Task requirements: Find and return each line containing "with".
■ ■ ■ ■
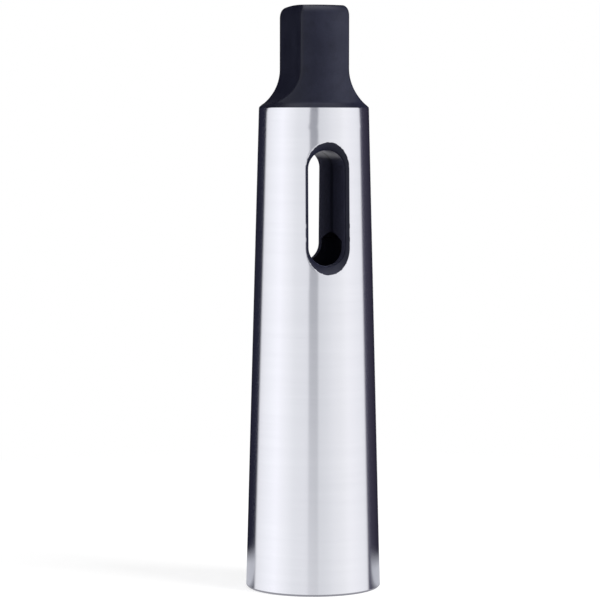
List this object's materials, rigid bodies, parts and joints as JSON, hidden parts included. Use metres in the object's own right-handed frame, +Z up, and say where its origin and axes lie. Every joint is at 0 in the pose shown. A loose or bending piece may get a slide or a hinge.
{
  "type": "morse taper sleeve",
  "caption": "Drill reduction sleeve: ground Morse 4 taper outside with a flatted drive tang, Morse 3 socket inside and a cross slot for the drift.",
  "frame": {"origin": "centre of the flat large end, at the mouth of the socket", "axes": "+Z up the common axis to the tang, Y through the drift slot, X square to the flats of the tang"},
  "size_m": [0.0324, 0.0324, 0.14],
  "materials": {
    "steel": "ground bright on the tapers, black oxide on the tang, shoulder and slot"
  },
  "bodies": {
    "root": {"sleeve": "steel"}
  },
  "joints": []
}
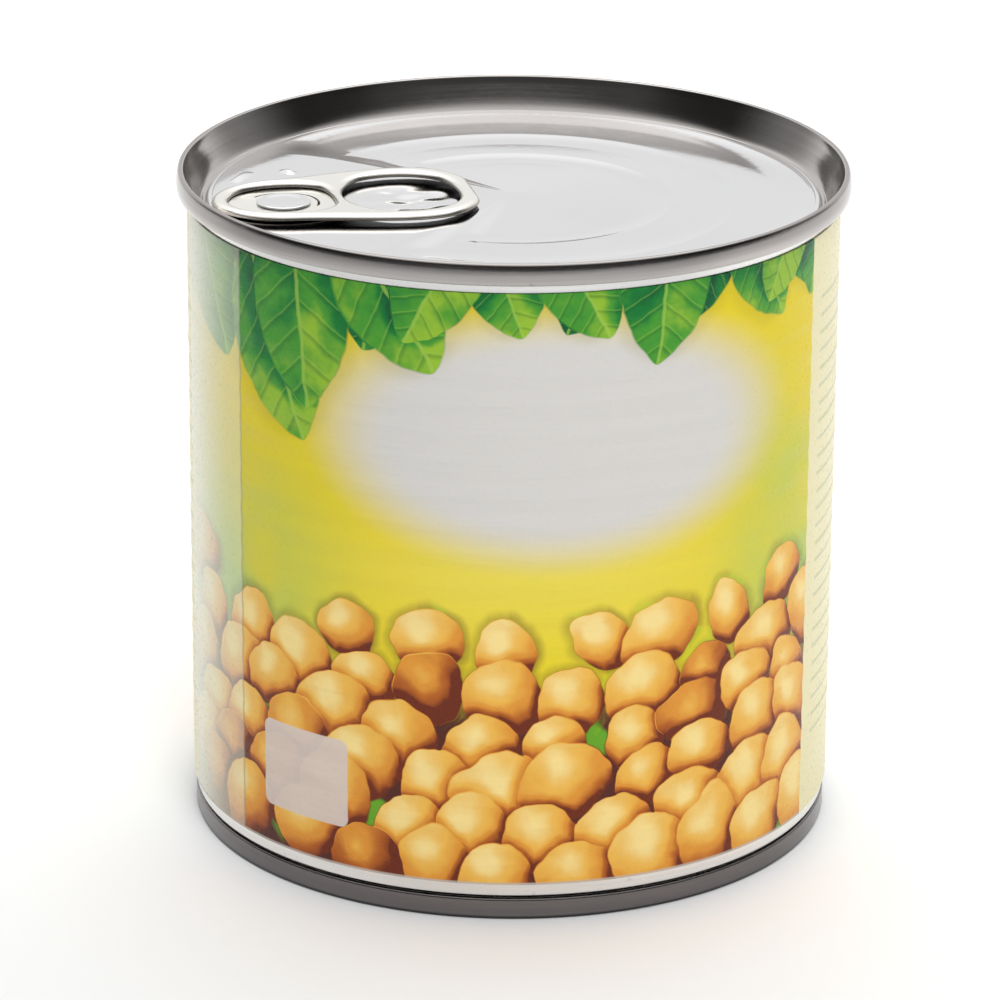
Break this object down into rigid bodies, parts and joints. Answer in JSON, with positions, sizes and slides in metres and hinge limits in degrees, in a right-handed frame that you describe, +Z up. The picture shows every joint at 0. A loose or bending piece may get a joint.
■ ■ ■ ■
Response for this exercise:
  "caption": "Drill reduction sleeve: ground Morse 4 taper outside with a flatted drive tang, Morse 3 socket inside and a cross slot for the drift.",
Break this object down into rigid bodies, parts and joints. Answer in JSON, with positions, sizes and slides in metres and hinge limits in degrees, in a right-handed frame that you describe, +Z up. The picture shows every joint at 0. A loose or bending piece may get a joint.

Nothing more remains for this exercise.